** Exercise goal **
Copy the listing below line for line, starting at its first line and ending with the line that has "and anthers, lower" in it. Add nothing.

[start Supplied data]

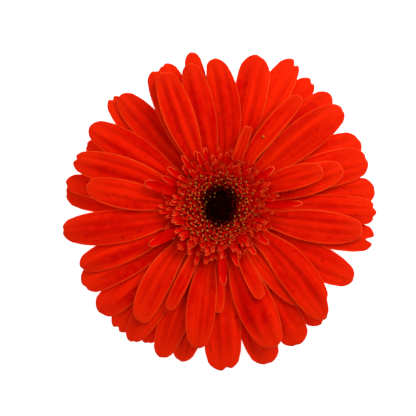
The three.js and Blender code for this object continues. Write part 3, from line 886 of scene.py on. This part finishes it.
def add_disc_florets():
    """Lips and anthers, lower towards the disc's edge and towards the heart."""
    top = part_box("open_disc_florets")[1][2] / MM
    lips, anthers = Shells("tone", "edge", "back"), Shells()
    for azimuth, radius in spiral(DISC_FLORETS, DISC_INNER, DISC_OUTER):
        outward, _, _ = frame_at(azimuth)
        clear = np.hypot(*((radius * outward[:2] - DARK_CENTRE) / DARK_STRETCH))
        drop = 0.9 * smoothstep(10, DISC_OUTER, radius) + 0.7 * smoothstep(7.5, 5.5, radius)
        height = top - drop - RANDOM.uniform(0, 0.7)
        if clear > HEART_EDGE - LIP_OVERLAP:
            add_outer_lip(lips, azimuth, radius, height)
            add_inner_lips(lips, azimuth, radius, height)
            open_here = clear > HEART_EDGE and radius < ANTHER_LIMIT
            if open_here and RANDOM.uniform() > 0.3 * smoothstep(7, 11, radius):
                add_anther(anthers, azimuth, radius, height)
    for azimuth, radius in STRAY_FLORETS:
        add_anther(anthers, azimuth, radius, HEART_TOP)
    add_shed_anther(anthers)
    lips.build("disc_floret_lips", FLORET_SKIN, "disc_florets")
    anthers.build("disc_floret_anthers", ANTHER_SKIN, "disc_florets")


def add_heart():
    """The buds, on a bed that follows the CAD heart's dome."""
    dome = node_points("heart")
    base = dome[:, 2].min()
    dome = dome[dome[:, 2] > base + 0.1]
    reach = reach_of(dome)
    order = np.argsort(reach)
    far = np.linspace(0, reach.max(), 9)
    top = np.interp(far, reach[order], dome[order, 2])
    skin = [(radius, height - HEART_BED_DEPTH) for radius, height in zip(far[::-1], top[::-1])]
    shells = Shells()
    shells.turned([(0, base), (reach.max(), base), *skin])
    for azimuth, radius in spiral(HEART_BUDS, 0.0, HEART_EDGE):
        outward, _, up = frame_at(azimuth)
        place = radius * outward + [*(DARK_CENTRE * radius / HEART_EDGE), 0.0]
        height = np.interp(radius, far, top) - RANDOM.uniform(0, 0.5)
        bend = np.linspace(0, 1, len(BUD_WIDTHS))[:, None]
        path = place - BUD_LEAN * bend**2 * outward + (height - BUD_LENGTH * (1 - bend)) * up
        shells.tube(path, RANDOM.uniform(0.8, 1.1) * BUD_WIDTHS, sides=8)
    shells.build("heart_buds", HEART_SKIN, "heart", "heart")


add_floret_bed()
add_disc_florets()
add_heart()


# ---- Receptacle, cut stem, bracts and down --------------------------------------------------

CROWN_HEIGHT = 4.8  # of the receptacle's red top, where the florets and petals grow
WALL_STEPS = 40
CUT_STEPS = 7
CUT_DISH = 0.25  # how far the cut face's middle lies above its edge
RIBS = ((14, 0.012, 0), (5, 0.008, 1))  # number round the wall, share of the radius, phase
FEET = 76
FEET_ROWS = 2
FOOT_WIDTHS = np.array([0.16, 0.26, 0.3, 0.31, 0.33, 0.36, 0.3])
BRACT_ROWS = 20
BRACT_COLUMNS = 9
BRACT_THICKNESS = 0.3
BRACT_SHINGLE = 0.2  # how far one edge stands out and the other goes in
BRACT_HAIRS = 16  # on each bract
STEM_HAIRS = 220
STEM_HAIR_HEIGHTS = (0.7, 3.4)
HAIR_WIDTHS = (0.035, 0.028, 0.008)

# Each ring of bracts: how many, the height where they start, their distance from the wall, the
# bend of their free part and their half width.
BRACT_RINGS = {
    "inner_bracts": (26, 3.6, 0.28, 0.5, 1.9),
    "outer_bracts": (22, 3.4, 1.1, 0.3, 2.1),
}


def receptacle_profile():
    """Radius and height of the CAD receptacle's outside, from the cut up."""
    points = node_points("receptacle_and_cut_stem")
    radius = reach_of(points)
    heights = np.unique(points[:, 2].round(2))
    return [(radius[abs(points[:, 2] - z) < 0.02].max(), z) for z in heights]


OUTSIDE = receptacle_profile()
STEM_RADIUS = OUTSIDE[0][0]
OUTSIDE_HEIGHTS = np.array([z for _, z in OUTSIDE])
RECEPTACLE_TOP = OUTSIDE_HEIGHTS[-1]
outside_radius = curve_through(OUTSIDE_HEIGHTS, np.array([r for r, _ in OUTSIDE]))


def add_receptacle():
    """The CAD receptacle and cut stem with smooth curves, ribs and a dished cut face."""
    shares = np.linspace(0, 0.94, CUT_STEPS)
    face = [(STEM_RADIUS * share, CUT_DISH * (1 - share**2)) for share in shares]
    wall = [(outside_radius(z), z) for z in np.linspace(0.15, RECEPTACLE_TOP - 0.3, WALL_STEPS)]
    shoulder = (wall[-1][0] - 0.4, RECEPTACLE_TOP)
    shells = Shells("cut", "crown")
    shells.turned([*face, *wall, shoulder, (0, RECEPTACLE_TOP)], cut=0.0, crown=0.0)
    points = shells.points[0]
    height = points[:, 2]
    on_cut = (height < 0.3) & (reach_of(points) < STEM_RADIUS * 0.96)
    shells.values["cut"][0] = on_cut.astype(float)
    above = height - RECEPTACLE_TOP
    shells.values["crown"][0] = smoothstep(-CROWN_HEIGHT, -0.6 * CROWN_HEIGHT, above)
    turn = np.arctan2(points[:, 1], points[:, 0])
    ribs = sum(depth * np.cos(number * turn + phase) for number, depth, phase in RIBS)
    points[:, :2] *= (1 + ribs * (height > 0.1))[:, None]
    shells.build("receptacle_and_stem", STEM_SKIN, "stem", "receptacle_and_cut_stem")


def bract(shells, azimuth, path, half_width, tone):
    """A lance-shaped leaf along a path of (radius, height), with one edge over its neighbour.

    It gives back the grid of points on its outside and the outward normals along the path.
    """
    across = np.linspace(-1, 1, BRACT_COLUMNS)[None]
    along = np.linspace(0, 1, BRACT_ROWS)[:, None]
    direction = np.gradient(path, axis=0)
    direction /= np.linalg.norm(direction, axis=1, keepdims=True)
    normal = np.stack([direction[:, 1], -direction[:, 0]], axis=1)
    half = half_width * (1 - along**2.4) ** 0.8 * (0.8 + 0.2 * smoothstep(0, 0.3, along)) + 0.06
    midrib = 0.12 * np.exp(-((across / 0.22) ** 2))
    lift = BRACT_SHINGLE * across + midrib + 0.25 * half * across**2 * along
    spot = path[:, None, :] + normal[:, None, :] * lift[..., None]
    inner = spot - normal[:, None, :] * BRACT_THICKNESS
    turn = math.radians(azimuth) + across * half / path[:, :1]
    outside = polar(spot[..., 0], turn, spot[..., 1])
    inside = polar(inner[..., 0], turn, inner[..., 1])
    shells.sheet(inside, outside, grid_uv(across, along), tone=np.full_like(lift, tone))
    return outside, normal


def bract_path(name, first, offset, bend):
    """Along the receptacle from a height up to its rim and then out to the CAD ring's tips."""
    points = node_points(name)
    reach = reach_of(points)
    tip = np.array([reach.max(), points[reach > reach.max() - 0.3, 2].min()])
    rim = OUTSIDE_HEIGHTS[-3]
    lower = [(outside_radius(z) + offset, z - offset) for z in np.linspace(first, rim - 0.6, 14)]
    start = np.array(lower[-1])
    pull = start + [0.35 * (tip[0] - start[0]), 0.9 * (tip[1] - start[1]) + bend]
    t = np.linspace(0.1, 1, 10)[:, None]
    upper = (1 - t) ** 2 * start + 2 * t * (1 - t) * pull + t**2 * tip
    line = np.concatenate([lower, upper])
    step = np.concatenate([[0], np.cumsum(np.linalg.norm(np.diff(line, axis=0), axis=1))])
    even = np.linspace(0, step[-1], BRACT_ROWS)
    return np.stack([np.interp(even, step, line[:, 0]), np.interp(even, step, line[:, 1])], axis=1)


def add_hair(shells, point, direction):
    """A fine tapering hair, unless it would reach the surface that the bloom lies on."""
    aim = direction + RANDOM.normal(0, 0.35, 3)
    aim /= np.linalg.norm(aim)
    length = RANDOM.uniform(0.5, 1.2)
    droop = np.array([0, 0, -0.25]) * length
    path = [point + aim * length * t + droop * t * t for t in (0, 0.5, 1)]
    if path[-1][2] > 0.3:
        shells.tube(path, HAIR_WIDTHS, sides=3)


def add_bract_ring(name, hairs):
    count, first, offset, bend, half_width = BRACT_RINGS[name]
    shells = Shells("tone")
    path = bract_path(name, first, offset, bend)
    outwards = np.linspace(0, 1, BRACT_ROWS)[:, None] ** 3
    for i in range(count):
        azimuth = (i + RANDOM.uniform(-0.12, 0.12)) * 360 / count
        sway = path + outwards * RANDOM.normal(0, 0.22, 2)
        tone = RANDOM.uniform(0, 1)
        wide = half_width * RANDOM.uniform(0.9, 1.1)
        outside, normal = bract(shells, azimuth, sway, wide, tone)
        outward, _, up = frame_at(azimuth)
        for _ in range(BRACT_HAIRS):
            row = RANDOM.integers(2, BRACT_ROWS)
            column = RANDOM.choice([0, 2, 4, 6, BRACT_COLUMNS - 1])
            add_hair(hairs, outside[row, column], normal[row, 0] * outward + normal[row, 1] * up)
    shells.build(name.replace("bracts", "bract_row"), BRACT_SKIN, "bracts", name)


def add_bracts():
    hairs = Shells()
    for name in BRACT_RINGS:
        add_bract_ring(name, hairs)
    for _ in range(STEM_HAIRS):
        turn = RANDOM.uniform(0, 2 * np.pi)
        height = RANDOM.uniform(*STEM_HAIR_HEIGHTS)
        away = polar(1.0, turn, 0.0)
        add_hair(hairs, outside_radius(height) * away + [0, 0, height], away)
    hairs.build("down", DOWN_SKIN, "bracts")


def add_floret_feet():
    """The slim red tubes that the outermost florets stand on, round the receptacle's red top."""
    shells = Shells("tone", "edge", "back")
    steps = np.linspace(0, 1, len(FOOT_WIDTHS))[:, None]
    for row in range(FEET_ROWS):
        stand = outside_radius(RECEPTACLE_TOP - 0.6) + 0.1 + 0.25 * row
        for i in range(FEET):
            azimuth = (i + 0.5 * row + RANDOM.uniform(-0.3, 0.3)) * 360 / FEET
            outward, left, up = frame_at(azimuth)
            start = RECEPTACLE_TOP - CROWN_HEIGHT * RANDOM.uniform(0.75, 1.05)
            path = (stand + RANDOM.uniform(0.6, 1.3) * steps**2) * outward
            path = path + RANDOM.uniform(-0.5, 0.5) * steps * left
            path = path + (start + (RECEPTACLE_TOP + 0.4 - start) * steps) * up
            widths = RANDOM.uniform(0.9, 1.2) * FOOT_WIDTHS
            tone = RANDOM.uniform(0, 1)
            # edge 1 keeps the painted rim highlight off, and back sets the painted root shade
            shells.tube(path, widths, tone=tone, edge=1.0, back=RANDOM.uniform(1, 4))
    shells.build("floret_feet", FLORET_SKIN, "trans_florets")


add_receptacle()
add_bracts()
add_floret_feet()


# ---- Floor, light and closing ---------------------------------------------------------------

FLOOR_REACH = 3.0
FLOOR_GLOW = 0.72
WORLD_STRENGTH = 0.42

# Each lamp: its place, the width of its disc and its power. It points at the origin.
LAMPS = {
    "key": ((0.26, 0.26, 0.31), 0.34, 1.65),
    "fill": ((-0.3, 0.1, 0.7), 0.6, 1.2),
}


def add_floor():
    paint = Paint("floor", roughness=0.9, specular=0.1)
    cloud = paint.noise(paint.place(), 2.0)
    paint.shader.inputs["Emission Color"].default_value = WHITE
    paint.shader.inputs["Emission Strength"].default_value = FLOOR_GLOW
    mesh = bpy.data.meshes.new("floor")
    corners = [(-1, -1, 0), (1, -1, 0), (1, 1, 0), (-1, 1, 0)]
    mesh.from_pydata([FLOOR_REACH * np.array(corner) for corner in corners], [], [(0, 1, 2, 3)])
    mesh.materials.append(paint.finish(paint.mix(cloud, colour(252, 252, 252), WHITE)))
    floor = bpy.data.objects.new("floor", mesh)
    bpy.context.scene.collection.objects.link(floor)


def add_lamp(name, place, width, power):
    data = bpy.data.lights.new(name, "AREA")
    data.shape = "DISK"
    data.size = width
    data.energy = power
    lamp = bpy.data.objects.new(name, data)
    lamp.location = place
    aim = -np.array(place) / np.linalg.norm(place)
    lamp.rotation_euler = (math.acos(-aim[2]), 0, math.atan2(-aim[0], aim[1]))
    bpy.context.scene.collection.objects.link(lamp)


def add_world():
    world = bpy.data.worlds.new("studio")
    world.use_nodes = True
    background = world.node_tree.nodes["Background"]
    background.inputs["Color"].default_value = WHITE
    background.inputs["Strength"].default_value = WORLD_STRENGTH
    bpy.context.scene.world = world


add_floor()
for lamp_name, (place, width, power) in LAMPS.items():
    add_lamp(lamp_name, place, width, power)
add_world()
bpy.context.scene.view_settings.view_transform = "Standard"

[end Supplied data]

** Completed exercise **
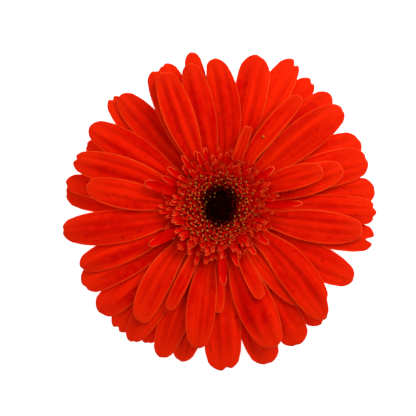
The three.js and Blender code for this object continues. Write part 3, from line 886 of scene.py on. This part finishes it.
def add_disc_florets():
    """Lips and anthers, lower towards the disc's edge and towards the heart."""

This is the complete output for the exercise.